According to AgFunder, much of the increase was a result of “significant growth” in late stage deals, where investors doubled down on existing portfolio companies, made up of the so-called “first-wave” of agtech innovations. But early-stage deals also grew, as the second wave of agtech firms gained greater recognition by a wider community of venture capital investors. In all, 2787 unique venture capital investors committed capital to agtech firms in 2020.

For the first time ever, upstream agtech firms–companies “closer” to the farm, including agriculture biotech, farm management, robotics and equipment, midstream technology, bioenergy and biomaterials, and agribusiness marketplace startups–attracted more investment with $15.8 billion going to this segment, compared to $14.3 billion in capital committed to downstream, which includes physical and online restaurants and retail.

The single-largest deal–$1.6 billion for refrigerator and cold chain logistics company Lineage Logistics–accounted for a large share of the $5.3 billion in capital raised for midstream technology. But, per AgFunder, the number of deals closed was still 30 percent higher than in 2019.

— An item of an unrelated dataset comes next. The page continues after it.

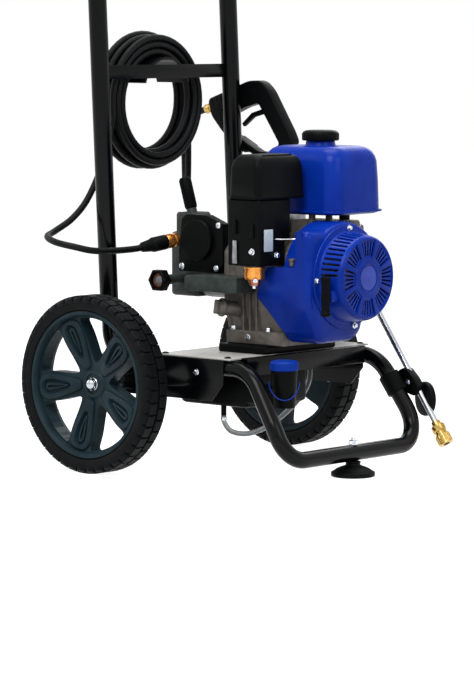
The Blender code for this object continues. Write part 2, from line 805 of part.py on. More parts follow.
def build_deck():
    """The deck plate on the rails, the side panels that carry the axle, and the front crossmember."""
    edge = FRAME_HALF_WIDTH + DECK_OVERHANG
    deck = block("deck", (-edge, edge), (DECK_BACK, DECK_FRONT), (DECK_BOTTOM_Z, DECK_TOP_Z))
    grommet = rod(
        "grommet",
        place(HOSE_HOLE_X, HOSE_HOLE_AHEAD, DECK_BOTTOM_Z - 0.01),
        place(HOSE_HOLE_X, HOSE_HOLE_AHEAD, DECK_TOP_Z + 0.01),
        SIPHON_R + 0.003,
        12,
    )
    piece("deck_plate", cut(deck, grommet), DECK_GREY)

    top = DECK_BOTTOM_Z - GAP
    outline = [
        (PANEL_BACK, PANEL_BOTTOM_Z + 0.010),
        (PANEL_BACK, top - 0.010),
        (PANEL_BACK + 0.010, top),
        (PANEL_FRONT, top),
        (PANEL_FRONT, PANEL_BOTTOM_Z + 0.030),
        (PANEL_FRONT - 0.024, PANEL_BOTTOM_Z),
        (PANEL_BACK + 0.010, PANEL_BOTTOM_Z),
    ]
    for side, word in ((-1, "right"), (1, "left")):
        inner, outer = side * PANEL_INNER_X, side * PANEL_OUTER_X
        panel = extrusion("panel", outline, "x", inner, outer)
        hole = rod(
            "hole",
            place(inner - side * 0.01, 0.0, TYRE_R),
            place(outer + side * 0.01, 0.0, TYRE_R),
            bore_radius(AXLE_R, 16),
            16,
        )
        piece(f"side_panel_{word}", cut(panel, hole), BLACK_GLOSS)

    back = DECK_FRONT + GAP
    front = back + CROSSMEMBER_DEPTH
    cap_top = BASE_BOTTOM_Z - GAP
    wall = CROSSMEMBER_WALL
    channel = [
        (front, CROSSMEMBER_BOTTOM_Z),
        (front, cap_top),
        (back, cap_top),
        (back, DECK_BOTTOM_Z),
        (front - wall, DECK_BOTTOM_Z),
        (front - wall, CROSSMEMBER_BOTTOM_Z + wall),
        (back, CROSSMEMBER_BOTTOM_Z + wall),
        (back, CROSSMEMBER_BOTTOM_Z),
    ]
    inner = RAIL_INNER_X - GAP
    lower = extrusion("channel", channel, "x", -inner, inner)
    half = FRAME_HALF_WIDTH
    cap = block("cap", (-half, half), (back, front), (DECK_BOTTOM_Z, cap_top), 0.006, 2)
    piece("front_crossmember", unite(lower, cap), BLACK_GLOSS)


def build_foot():
    """The rubber foot under the bar, and the bolt and nut that hold it."""
    seat_z = BAR_Z - FRAME_TUBE_R - GAP
    bolt_z = FOOT_RIM_HEIGHT
    bore = bore_radius(FOOT_BOLT_R, 12)
    profile = [
        (0.0, 0.0),
        (0.0, FOOT_R - 0.0015),
        (0.0015, FOOT_R),
        (FOOT_RIM_HEIGHT, FOOT_R),
        (FOOT_RIM_HEIGHT + 0.0015, FOOT_R - 0.004),
        (FOOT_RIM_HEIGHT + 0.0055, FOOT_R - 0.009),
        (FOOT_RIM_HEIGHT + 0.0090, FOOT_NECK_R + 0.004),
        (FOOT_RIM_HEIGHT + 0.0105, FOOT_NECK_R),
        (seat_z, FOOT_NECK_R),
        (seat_z, bore),
        (bolt_z, bore),
        (bolt_z, 0.0),
    ]
    foot = turned("foot", profile, place(0.0, FOOT_REACH, 0.0), (0.0, 0.0, 1.0), 14)
    piece("rubber_foot", foot, RUBBER)

    nut_z = BAR_Z + FRAME_TUBE_R + GAP
    bolt = rod(
        "bolt",
        place(0.0, FOOT_REACH, bolt_z + GAP),
        place(0.0, FOOT_REACH, nut_z + FOOT_NUT_HEIGHT + 0.006),
        FOOT_BOLT_R,
        12,
    )
    nut = rod(
        "nut",
        place(0.0, FOOT_REACH, nut_z),
        place(0.0, FOOT_REACH, nut_z + FOOT_NUT_HEIGHT),
        FOOT_NUT_R,
        6,
    )
    piece("foot_bolt", unite(bolt, nut), STEEL)


# ---------------------------------------------------------------- detergent
SIPHON_R = 0.0045
HOSE_HOLE_X = 0.108
HOSE_HOLE_AHEAD = 0.172


def build_detergent():
    """The hollow detergent tank under the deck, with its filler cup in front, cap and clear siphon hose."""
    top = DECK_BOTTOM_Z - GAP
    tank_front = DECK_FRONT - 0.001
    arm_top = CROSSMEMBER_BOTTOM_Z - 0.002
    arm_bottom = TANK_BOTTOM_Z + 0.008
    arm_half = 0.021
    tank = block(
        "tank", (TANK_RIGHT_X, TANK_LEFT_X), (TANK_BACK, tank_front), (TANK_BOTTOM_Z, top), 0.008, 2
    )
    arm = block(
        "arm",
        (FILLER_X - arm_half + 0.006, FILLER_X + arm_half),
        (tank_front - 0.02, FILLER_AHEAD),
        (arm_bottom, arm_top),
        0.003,
    )
    cup = rod(
        "cup",
        place(FILLER_X, FILLER_AHEAD, arm_bottom - 0.002),
        place(FILLER_X, FILLER_AHEAD, FILLER_TOP_Z),
        FILLER_FOOT_R,
        16,
        FILLER_R,
    )
    nipple = rod(
        "nipple",
        place(NIPPLE_X, NIPPLE_AHEAD, TANK_BOTTOM_Z + 0.002),
        place(NIPPLE_X, NIPPLE_AHEAD, TANK_BOTTOM_Z - NIPPLE_LENGTH),
        NIPPLE_R,
        12,
    )
    wall = TANK_WALL
    inside = block(
        "inside",
        (TANK_RIGHT_X + wall, TANK_LEFT_X - wall),
        (TANK_BACK + wall, tank_front - wall),
        (TANK_BOTTOM_Z + wall, top - wall),
        0.006,
    )
    inside_arm = block(
        "inside_arm",
        (FILLER_X - arm_half + 0.006 + wall, FILLER_X + arm_half - wall),
        (tank_front - 0.02, FILLER_AHEAD),
        (arm_bottom + wall, arm_top - wall),
    )
    inside_cup = rod(
        "inside_cup",
        place(FILLER_X, FILLER_AHEAD, arm_bottom + wall - 0.0008),
        place(FILLER_X, FILLER_AHEAD, FILLER_TOP_Z + 0.01),
        FILLER_FOOT_R - wall,
        16,
    )
    shell = unite(tank, arm, cup, nipple)
    piece("detergent_tank", cut(shell, unite(inside, inside_arm, inside_cup)), BLACK_PLASTIC)

    seat = FILLER_TOP_Z + GAP
    plug = (FILLER_FOOT_R - wall - GAP) * math.cos(math.pi / 20)
    profile = [
        (-0.008, 0.0),
        (-0.008, plug - 0.0005),
        (0.0, plug - 0.0005),
        (0.0, DETERGENT_CAP_R - 0.002),
        (0.002, DETERGENT_CAP_R),
        (DETERGENT_CAP_HEIGHT - 0.004, DETERGENT_CAP_R),
        (DETERGENT_CAP_HEIGHT, DETERGENT_CAP_R - 0.005),
        (DETERGENT_CAP_HEIGHT, 0.0),
    ]
    middle = place(FILLER_X, FILLER_AHEAD, seat)
    cap = turned("cap", profile, middle, (0.0, 0.0, 1.0), 16)
    piece("detergent_cap", cap, CAP_BLUE, middle)

    start = place(NIPPLE_X, NIPPLE_AHEAD, TANK_BOTTOM_Z - NIPPLE_LENGTH - GAP)
    route = [
        start,
        start - Vector((0.0, 0.0, 2 * SIPHON_R)),
        place(-0.116, 0.187, 0.074),
        place(-0.082, 0.190, 0.066),
        place(-0.043, 0.190, 0.069),
        place(0.002, 0.190, 0.082),
        place(0.060, 0.189, 0.112),
        place(0.095, 0.184, 0.142),
        place(HOSE_HOLE_X, HOSE_HOLE_AHEAD + 0.003, 0.178),
        place(HOSE_HOLE_X, HOSE_HOLE_AHEAD, DECK_TOP_Z),
        place(0.107, 0.160, 0.245),
        place(0.100, 0.120, 0.282),
        place(0.086, 0.070, 0.306),
        place(0.074, 0.030, SIPHON_PORT_Z),
        place(PUMP_HEAD_HALF_WIDTH + 4 * SIPHON_R, SIPHON_PORT_AHEAD, SIPHON_PORT_Z),
        place(PUMP_HEAD_HALF_WIDTH + GAP, SIPHON_PORT_AHEAD, SIPHON_PORT_Z),
    ]
    piece("detergent_hose", tube("siphon", smooth_path(route, 0.0170), SIPHON_R, 1), CLEAR)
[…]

While the median deal size for growth and late-stage funding rounds increased by 29 percent and 17 percent (respectively) from 2019 levels, early-stage agrifoodtech investing, particularly in upstream companies, showed 10 percent more capital invested, 15 percent more deals closed, and a 10 percent increase in median deal size at seed stage and Series A rounds.

Geographically, AgFunder found, 2020 showed a return of investment dollars to U.S.-based firms, with 37 percent of deal activity and 51 percent of capital committed ($15.45 billion) to U.S. companies. China was second in both categories with $5.6 billion, due to a number of large downstream-sector deals, but total deal count decreased 21 percent from 2019 (Asia as a whole closed 7 percent more deals year-on-year).

“The return of capital to the U.S. could be a slight flight to safety in the wake of the pandemic, as well as investors doubling down on previous and now more mature bets in their portfolios, with U.S. companies like Lineage Logistics, Impossible Foods, and Nuro raising $500 million-plus rounds,” AgFunder’s researchers wrote. “Those deals did not skew the analysis as there was also a 30% year-over-year increase in the number of deals in the US.”

Year to date, 2021 suggests that robust investor interest is continuing apace, with a number of salient trends emerging. Special Purpose Acquisition Companies (SPACs), which have become a popular vehicle for early-stage companies to go public through a specialized acquisition, will also likely find targets in agrifoodtech, AgFunder writes.

“SPACs create both a more dynamic exit environment and the possibility of building new high-growth food companies. This will drive early-stage investment, create incentives for innovation and entrepreneurship, and further accelerate the demise of the incumbent food companies.”

Additionally, AgFunder expects animal farming to shift toward regenerative agriculture practices, carbon neutrality–particularly in dairy–and premium price offerings in plant-based products, which the company expects to become more price-competitive and mainstream in 2021.

In emerging markets, animal protein production will remain dominant (though consumed in significantly smaller quantities than in developed markets), due to pricing trends and traditional farming practices.